Once he is born, he:

# is aware of his budget constraint
consumer_i.describe_budget_constraint() # will generate his budget constraint at the following instance variable
consumer_i.budget_constraint # shows a dictionary object that represents the nonnegative budget constraint description as restriction optimization procedure requires
# knows his preference
consumer_i.U([2,3]) # shows utility of x1=2, x2=3 consumption
# is able to optimize
consumer_i.optimize() # generate consumer_i.x1 consumer_i.x2 to show the optimized x1, x2 consumption bundle.

We describe the market prices change to \((p_1=2.5, p_2=4)\) via:

Consumer.p1=2.5
Consumer.p2=4

Once the change is done, consumer_i can:

# re-optimize 
consumer_i.optimize()
# which gives you a new optimal consumption bundle
consumer_i.x1
consumer_i.x2

We can play God to give birth to 300 consumers via

from numpy.random import default_rng
rng_alpha = default_rng(2020)
rng_I = default_rng(2020)
world_alpha = rng_alpha.uniform(0.01, 0.99, size=300)
world_I = rng_I.uniform(500, 1000, size=300)
world_consumers = [Consumer(alpha, I) for alpha, I in zip(world_alpha, world_I)]

Not only does world_consumers keep track of these 300 consumers, so does the class object Consumer keep the record as well, which can be checked via:

Consumer.world_consumers

In addition, whenever God is not happy, it can destroy all consumers via:

Consumer.destroy()

which will turn Consumer.world_consumers into an empty list.

Design the Consumer class.

2. Market demand function

Given the Consumer from question 1, run the following code to generate 30 consumers:

from numpy.random import default_rng
rng_alpha = default_rng(2020)
rng_I = default_rng(2020)
world_alpha = rng_alpha.uniform(0.2, 0.8, size=30)
world_I = rng_I.uniform(500, 1000, size=30)
Consumer.destroy()
for alpha, I in zip(world_alpha, world_I):
    Consumer(alpha, I)

Complete the design of the following market demand function for \(x1\)

def Qd(class_consumer, p1):
    ....

Given the construction of 30 consumers earlier,

Qd(Consumer, 3) # You can use a **class** as an input argument.

will return the quantity of market demand at a price of p1=3 (which is around 4718), given the default value of Consumer.p2=5.

3. Cocky producer

Continue from the setting of question 1. There is only one producer Cocky who produces \(x_1\) (think it as chocolate cake).
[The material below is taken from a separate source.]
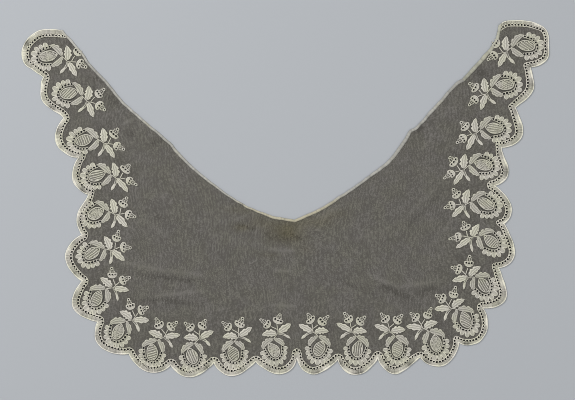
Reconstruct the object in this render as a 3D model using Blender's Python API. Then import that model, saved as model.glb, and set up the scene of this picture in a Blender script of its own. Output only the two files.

Cocky thinks his product is extremely unique so that the other commodity \(x_2\) (think it as bubble tea) is completely different and won’t affect Cocky’s profit – at least Cocky thinks so. At the current moment \(p_2=5\), Cocky think this price will continue to be that way no matter what price \(p_1\) he sets for \(x_1\).
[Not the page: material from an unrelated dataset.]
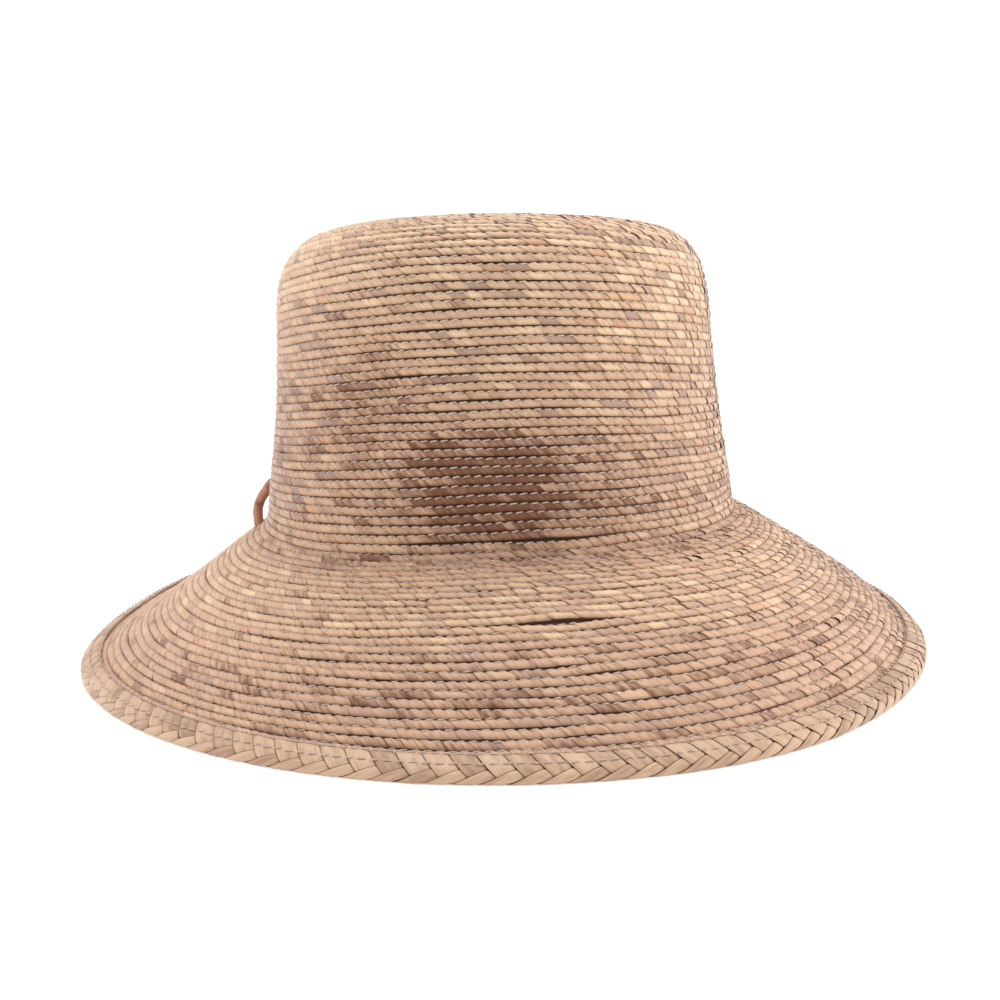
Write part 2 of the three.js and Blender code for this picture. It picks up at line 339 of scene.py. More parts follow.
# %% The Tone class
class Tone:
    def __init__(self, tree, socket=None):
        self.tree = tree
        self.socket = socket

    def node(self, kind, settings=None, inputs=None, output=0):
        made = self.tree.nodes.new(kind)
        for name, value in (settings or {}).items():
            setattr(made, name, value)
        for key, value in (inputs or {}).items():
            if isinstance(value, Tone):
                self.tree.links.new(value.socket, made.inputs[key])
            else:
                made.inputs[key].default_value = value
        return Tone(self.tree, made.outputs[output])

    def sum(self, operation, first, second):
        return self.node("ShaderNodeMath", {"operation": operation}, {0: first, 1: second})

    def __add__(self, other):
        return self.sum("ADD", self, other)

    __radd__ = __add__

    def __sub__(self, other):
        return self.sum("SUBTRACT", self, other)

    def __rsub__(self, other):
        return self.sum("SUBTRACT", other, self)

    def __mul__(self, other):
        return self.sum("MULTIPLY", self, other)

    __rmul__ = __mul__

    def between(self, low, high):
        """0 below low, 1 above high, and smooth between them."""
        settings = {"interpolation_type": "SMOOTHSTEP"}
        return self.node("ShaderNodeMapRange", settings, {0: self, 1: low, 2: high, 3: 0.0, 4: 1.0})

    def mix(self, none, full):
        """One colour where this mask is 0, another where it is 1."""
        return self.node("ShaderNodeMix", {"data_type": "RGBA"}, {0: self, 6: none, 7: full}, 2)

    def parts(self):
        split = self.node("ShaderNodeSeparateXYZ", None, {0: self}).socket.node
        return [Tone(self.tree, output) for output in split.outputs]

    def place(self, x, y, z):
        return self.node("ShaderNodeCombineXYZ", None, {0: x, 1: y, 2: z})

    def noise(self, place, scale=1.0, detail=2.0):
        return self.node("ShaderNodeTexNoise", None, {"Vector": place, "Scale": scale, "Detail": detail})

    def number(self, label):
        settings = {"attribute_type": "GEOMETRY", "attribute_name": label}
        return self.node("ShaderNodeAttribute", settings, None, "Vector")


def start_finish(name, **fixed):
    """A new material: its Tone to build with, and its shader, with the sockets that never vary set."""
    finish = bpy.data.materials.new(name)
    finish.use_nodes = True
    shader = finish.node_tree.nodes["Principled BSDF"]
    for socket, value in fixed.items():
        shader.inputs[socket.replace("_", " ")].default_value = value
    return finish, Tone(finish.node_tree), shader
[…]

Cocky is generated by a Producer1 class via:

cocky = Producer1(5, Consumer)

where 5 is his marginal cost of production, and Consumer is the class Consumer you design earlier.

Cocky:

# knows his market quantity demanded at price p1=3 via:
cocky.Qd(3)
# Other than that, he can calculate his cost of production at price =3
cocky.cost(3)
# his revenue of production at price=3
cocky.revenue(3)
# his profit of production at price=3
cocky.profit(3)

Cocky think the bubble tea will continue to charge at \(p_2=5\) as fixed via:

Consumer.p2 = 5

Given that perception, Cocky chooses a price \(p_1\) to maximize his profit via:

cocky.optimize()

# his optimal price and output will show up at
cocky.p1 # around 9.99
cocky.x1 # around 1415

You can play around with your simulated economy at different \(p_2\) price scenarios and see how Cocky would respond with his optimal \(p_1\). From the exercise, you can think about the following question:

Is there truly a pure monopoly in reality ?

同場加映(中間會有一首非常有名的曲子):

3. Prudent producer

Prue is the unique producer of \(x_2\). She grows up with Cocky; therefore, she know everything about Cocky. To model such an information structure, assume Prue is a instance generated by:

Prue = Producer2(2, Consumer, cocky)

Different from Cocky, whenever Prue thinks of her market demand, she thinks of the ability of the influence of her price \(p_2\) on \(p_1\) as an instance method, prue.p1, which tells Prue what optimal p1 will be charge by Cocky. For example, to know how much Cocky will charge when Prue charges \(p_1=5\), he can:

prue.p1(5) # tell us what p1 will be when Prue set a price of 5

Prue has two different types of market demands. One that take \(p_1\) as constant: \[\text{Qd_typeA} = Qd(p_2, p_1),\] the other takes \(p_1\) as an influced price of Prue’s \(p_2\), i.e. \[\text{Qd_typeB} = Qd(p_2, p_1^*(p_2)),\] where \(p_1^*(p_2)\) means the optimized price setting of \(p_1\) from Cocky given \(p_2\).